## EXTRACTED DATA
╔══

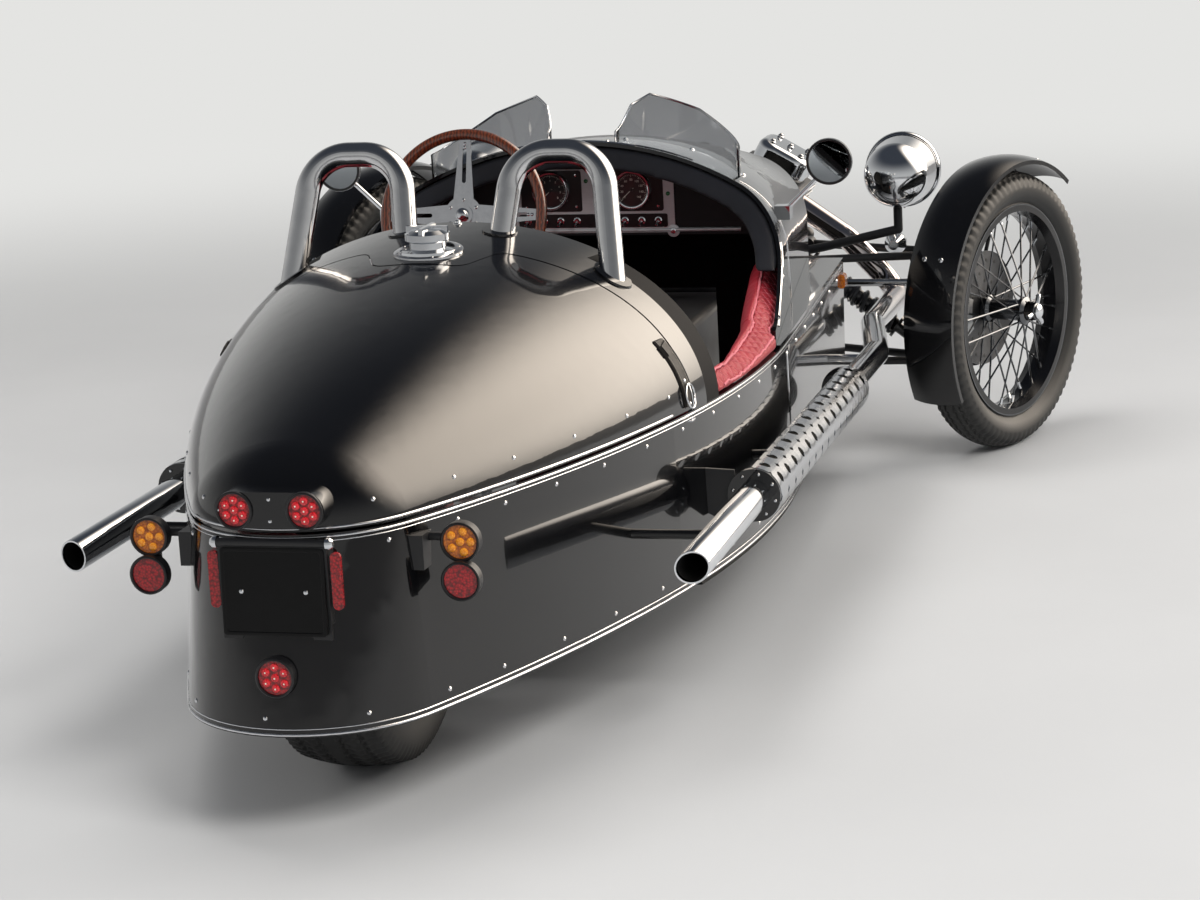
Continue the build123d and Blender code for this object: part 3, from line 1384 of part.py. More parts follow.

╚══
╔══

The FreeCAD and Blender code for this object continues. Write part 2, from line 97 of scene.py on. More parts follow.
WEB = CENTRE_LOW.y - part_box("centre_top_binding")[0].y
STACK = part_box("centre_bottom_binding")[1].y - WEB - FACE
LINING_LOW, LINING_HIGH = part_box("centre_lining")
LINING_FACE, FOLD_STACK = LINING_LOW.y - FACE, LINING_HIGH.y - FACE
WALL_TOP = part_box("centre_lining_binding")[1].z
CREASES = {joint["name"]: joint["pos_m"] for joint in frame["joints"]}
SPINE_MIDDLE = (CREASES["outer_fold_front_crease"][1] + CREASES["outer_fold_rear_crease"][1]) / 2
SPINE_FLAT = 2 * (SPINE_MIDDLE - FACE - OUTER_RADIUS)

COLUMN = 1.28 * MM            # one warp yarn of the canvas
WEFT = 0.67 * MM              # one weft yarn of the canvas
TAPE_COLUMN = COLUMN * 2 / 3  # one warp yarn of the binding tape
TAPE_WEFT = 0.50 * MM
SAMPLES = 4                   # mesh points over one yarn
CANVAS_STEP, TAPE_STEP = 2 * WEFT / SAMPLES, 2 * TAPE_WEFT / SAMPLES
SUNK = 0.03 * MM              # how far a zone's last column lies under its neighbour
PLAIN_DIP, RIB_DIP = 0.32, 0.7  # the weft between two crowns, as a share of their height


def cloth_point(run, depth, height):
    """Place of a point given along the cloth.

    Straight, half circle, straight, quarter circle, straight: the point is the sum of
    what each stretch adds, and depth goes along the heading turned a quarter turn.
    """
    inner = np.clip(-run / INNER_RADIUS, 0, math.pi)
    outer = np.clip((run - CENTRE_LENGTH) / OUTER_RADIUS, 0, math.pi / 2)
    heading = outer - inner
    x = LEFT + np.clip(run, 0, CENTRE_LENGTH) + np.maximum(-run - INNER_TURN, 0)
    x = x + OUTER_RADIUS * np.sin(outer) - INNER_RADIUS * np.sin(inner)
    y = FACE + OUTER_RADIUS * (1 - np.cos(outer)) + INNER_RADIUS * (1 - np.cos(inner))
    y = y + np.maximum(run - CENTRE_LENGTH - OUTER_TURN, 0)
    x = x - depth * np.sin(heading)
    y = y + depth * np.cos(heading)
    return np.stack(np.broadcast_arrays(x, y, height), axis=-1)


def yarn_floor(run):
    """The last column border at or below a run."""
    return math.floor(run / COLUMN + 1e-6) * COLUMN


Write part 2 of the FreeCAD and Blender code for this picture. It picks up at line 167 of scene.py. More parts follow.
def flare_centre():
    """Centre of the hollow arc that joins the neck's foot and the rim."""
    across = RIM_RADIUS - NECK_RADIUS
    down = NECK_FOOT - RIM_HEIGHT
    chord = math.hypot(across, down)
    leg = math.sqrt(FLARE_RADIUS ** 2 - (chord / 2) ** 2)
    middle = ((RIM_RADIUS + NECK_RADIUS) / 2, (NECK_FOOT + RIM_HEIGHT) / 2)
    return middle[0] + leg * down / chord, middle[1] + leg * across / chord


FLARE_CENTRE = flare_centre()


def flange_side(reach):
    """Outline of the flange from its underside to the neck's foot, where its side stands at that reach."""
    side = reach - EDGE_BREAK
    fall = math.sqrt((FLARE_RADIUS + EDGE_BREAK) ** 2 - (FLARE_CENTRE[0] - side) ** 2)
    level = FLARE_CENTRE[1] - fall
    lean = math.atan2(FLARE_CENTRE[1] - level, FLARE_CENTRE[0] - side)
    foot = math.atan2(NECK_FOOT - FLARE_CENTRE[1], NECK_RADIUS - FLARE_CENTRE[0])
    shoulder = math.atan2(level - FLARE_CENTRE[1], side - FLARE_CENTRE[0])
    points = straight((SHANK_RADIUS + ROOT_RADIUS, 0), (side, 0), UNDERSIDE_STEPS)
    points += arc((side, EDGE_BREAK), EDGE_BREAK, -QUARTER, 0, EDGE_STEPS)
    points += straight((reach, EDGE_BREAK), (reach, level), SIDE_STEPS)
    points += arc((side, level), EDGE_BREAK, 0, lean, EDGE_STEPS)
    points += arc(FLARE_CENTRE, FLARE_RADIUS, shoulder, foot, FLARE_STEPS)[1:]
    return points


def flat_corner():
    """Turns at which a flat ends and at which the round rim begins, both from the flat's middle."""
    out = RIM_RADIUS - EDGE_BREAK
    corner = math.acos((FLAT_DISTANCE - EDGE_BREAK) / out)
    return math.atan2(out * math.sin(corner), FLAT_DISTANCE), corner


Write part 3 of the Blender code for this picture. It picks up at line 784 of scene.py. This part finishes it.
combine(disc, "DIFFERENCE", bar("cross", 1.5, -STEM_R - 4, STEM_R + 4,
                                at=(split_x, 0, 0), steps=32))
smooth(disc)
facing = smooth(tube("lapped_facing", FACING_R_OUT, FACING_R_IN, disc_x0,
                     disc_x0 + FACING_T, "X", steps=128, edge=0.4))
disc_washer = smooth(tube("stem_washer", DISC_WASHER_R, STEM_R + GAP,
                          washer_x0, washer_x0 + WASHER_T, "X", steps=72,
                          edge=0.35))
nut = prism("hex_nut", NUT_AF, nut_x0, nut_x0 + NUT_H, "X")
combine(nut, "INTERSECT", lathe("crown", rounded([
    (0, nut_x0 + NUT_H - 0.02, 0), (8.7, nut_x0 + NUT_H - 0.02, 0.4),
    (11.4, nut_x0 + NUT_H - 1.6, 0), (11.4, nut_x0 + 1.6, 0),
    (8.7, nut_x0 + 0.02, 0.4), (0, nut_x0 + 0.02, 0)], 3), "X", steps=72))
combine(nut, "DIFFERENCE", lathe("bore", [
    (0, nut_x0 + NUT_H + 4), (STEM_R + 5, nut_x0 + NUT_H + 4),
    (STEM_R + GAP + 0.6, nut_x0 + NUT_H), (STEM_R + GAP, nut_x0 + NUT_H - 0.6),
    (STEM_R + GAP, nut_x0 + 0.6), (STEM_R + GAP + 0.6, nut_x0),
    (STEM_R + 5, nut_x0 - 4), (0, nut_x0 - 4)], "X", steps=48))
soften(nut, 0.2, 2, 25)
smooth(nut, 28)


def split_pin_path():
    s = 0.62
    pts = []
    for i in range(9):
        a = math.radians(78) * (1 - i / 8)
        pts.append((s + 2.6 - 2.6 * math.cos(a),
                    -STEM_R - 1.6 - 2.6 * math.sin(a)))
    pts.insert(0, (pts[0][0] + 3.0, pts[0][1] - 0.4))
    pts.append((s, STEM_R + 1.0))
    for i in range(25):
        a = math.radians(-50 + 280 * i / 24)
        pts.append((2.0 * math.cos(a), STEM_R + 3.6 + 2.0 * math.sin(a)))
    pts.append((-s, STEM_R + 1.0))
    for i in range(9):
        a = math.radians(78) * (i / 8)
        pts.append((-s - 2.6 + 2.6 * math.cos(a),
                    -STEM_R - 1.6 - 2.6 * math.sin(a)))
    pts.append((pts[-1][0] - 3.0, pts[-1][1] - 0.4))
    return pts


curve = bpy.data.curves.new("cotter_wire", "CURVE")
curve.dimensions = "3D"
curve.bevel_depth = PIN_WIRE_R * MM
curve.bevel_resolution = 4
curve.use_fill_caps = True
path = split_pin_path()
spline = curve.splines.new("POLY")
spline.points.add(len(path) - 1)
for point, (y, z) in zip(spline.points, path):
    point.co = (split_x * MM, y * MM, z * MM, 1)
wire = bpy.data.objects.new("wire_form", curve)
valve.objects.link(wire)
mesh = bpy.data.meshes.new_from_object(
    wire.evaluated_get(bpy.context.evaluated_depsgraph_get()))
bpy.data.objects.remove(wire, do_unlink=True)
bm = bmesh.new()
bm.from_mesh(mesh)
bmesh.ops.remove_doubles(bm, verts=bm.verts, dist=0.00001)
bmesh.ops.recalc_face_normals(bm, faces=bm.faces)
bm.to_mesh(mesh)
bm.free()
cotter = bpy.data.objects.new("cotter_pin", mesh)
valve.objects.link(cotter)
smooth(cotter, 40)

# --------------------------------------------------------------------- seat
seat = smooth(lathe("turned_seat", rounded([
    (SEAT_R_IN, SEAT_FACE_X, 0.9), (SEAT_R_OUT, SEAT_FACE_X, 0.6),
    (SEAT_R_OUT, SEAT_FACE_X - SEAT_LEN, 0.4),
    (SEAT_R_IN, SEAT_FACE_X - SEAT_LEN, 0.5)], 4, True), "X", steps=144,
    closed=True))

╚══

## TASK OBJECTIVE
Reproduce exactly, and only, the lines from the one that contains "- WEB - FACE" down to the one that contains "return math.floor(run /", both ends included.

## TASK RESPONSE
STACK = part_box("centre_bottom_binding")[1].y - WEB - FACE
LINING_LOW, LINING_HIGH = part_box("centre_lining")
LINING_FACE, FOLD_STACK = LINING_LOW.y - FACE, LINING_HIGH.y - FACE
WALL_TOP = part_box("centre_lining_binding")[1].z
CREASES = {joint["name"]: joint["pos_m"] for joint in frame["joints"]}
SPINE_MIDDLE = (CREASES["outer_fold_front_crease"][1] + CREASES["outer_fold_rear_crease"][1]) / 2
SPINE_FLAT = 2 * (SPINE_MIDDLE - FACE - OUTER_RADIUS)

COLUMN = 1.28 * MM            # one warp yarn of the canvas
WEFT = 0.67 * MM              # one weft yarn of the canvas
TAPE_COLUMN = COLUMN * 2 / 3  # one warp yarn of the binding tape
TAPE_WEFT = 0.50 * MM
SAMPLES = 4                   # mesh points over one yarn
CANVAS_STEP, TAPE_STEP = 2 * WEFT / SAMPLES, 2 * TAPE_WEFT / SAMPLES
SUNK = 0.03 * MM              # how far a zone's last column lies under its neighbour
PLAIN_DIP, RIB_DIP = 0.32, 0.7  # the weft between two crowns, as a share of their height


def cloth_point(run, depth, height):
    """Place of a point given along the cloth.

    Straight, half circle, straight, quarter circle, straight: the point is the sum of
    what each stretch adds, and depth goes along the heading turned a quarter turn.
    """
    inner = np.clip(-run / INNER_RADIUS, 0, math.pi)
    outer = np.clip((run - CENTRE_LENGTH) / OUTER_RADIUS, 0, math.pi / 2)
    heading = outer - inner
    x = LEFT + np.clip(run, 0, CENTRE_LENGTH) + np.maximum(-run - INNER_TURN, 0)
    x = x + OUTER_RADIUS * np.sin(outer) - INNER_RADIUS * np.sin(inner)
    y = FACE + OUTER_RADIUS * (1 - np.cos(outer)) + INNER_RADIUS * (1 - np.cos(inner))
    y = y + np.maximum(run - CENTRE_LENGTH - OUTER_TURN, 0)
    x = x - depth * np.sin(heading)
    y = y + depth * np.cos(heading)
    return np.stack(np.broadcast_arrays(x, y, height), axis=-1)


def yarn_floor(run):
    """The last column border at or below a run."""
    return math.floor(run / COLUMN + 1e-6) * COLUMN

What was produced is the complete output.